The Independent reports that Pope Benedict will make “the first general apology” for clerical abuse when he meets thousands of priests from around the world at the end of the Year for Priests.
Benedict XVI will create a Pontifical Council for the New Evangelisation, to be led by Archbishop Rino Fisichella, reports John Allen.
Iraqi Christians have defied threats to erect a statue of Jesus modelled on the giant Christ the Redeemer in Rio.
An Italian group has accused Mgr Charles Scicluna of mishandling the case of an alleged clerical abuser.

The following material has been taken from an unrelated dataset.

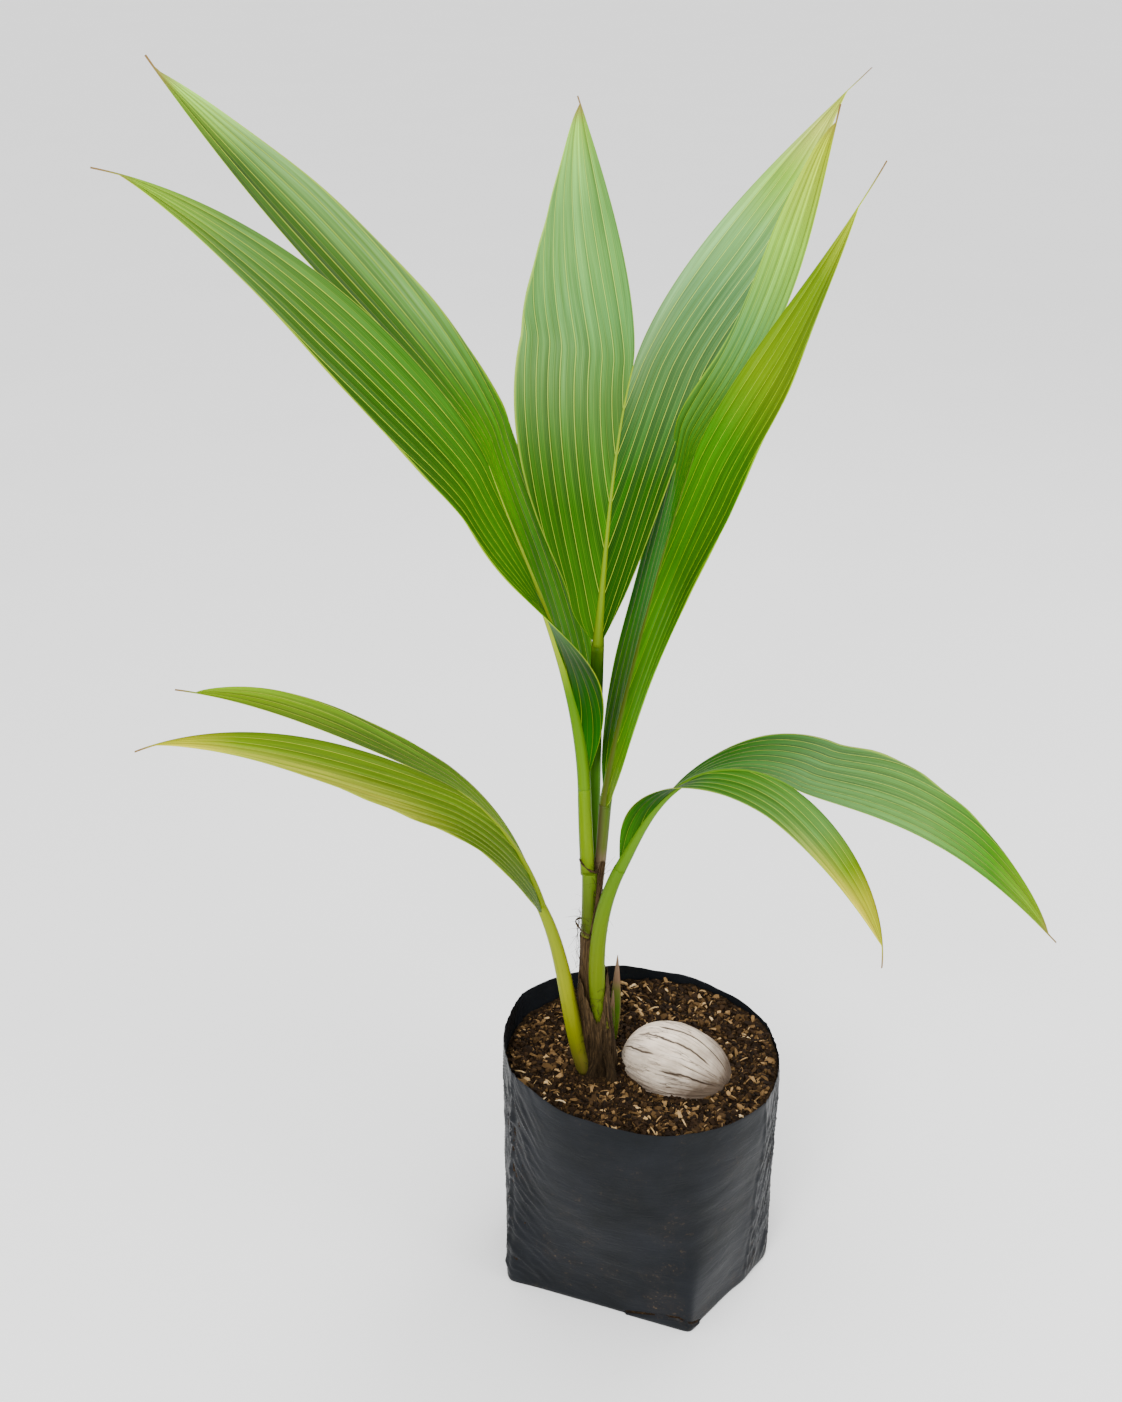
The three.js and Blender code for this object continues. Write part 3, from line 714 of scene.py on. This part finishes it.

A retired priest has said he warned Church authorities that Belgium’s longest-serving bishop was an abuser years before he resigned.
Clark Hoyt, the public editor of the New York Times, responds to criticism of the paper’s coverage of the Pope and the abuse crisis.
Christopher Hitchens provides an update on his campaign to arrest the Pope.
Historian Anthony Grafton says Pope Benedict is awaiting the St “Francis or the Angela Merici of our time“.
Joseph Bottum reflects on “the permanent scandal of the Vatican“.
Mark Lawson says the Pope and Catholicism “have become the evil force of choice” for novelists.
A new documentary traces the last days of Oscar Romero.
Marco Tossati discusses his controversial book-length interview with the exorcist Fr Gabriele Amorth.
And a Colombian cleric has won an international prize for the best “priestly anecdote” with the story of how he heard the Devil’s confession.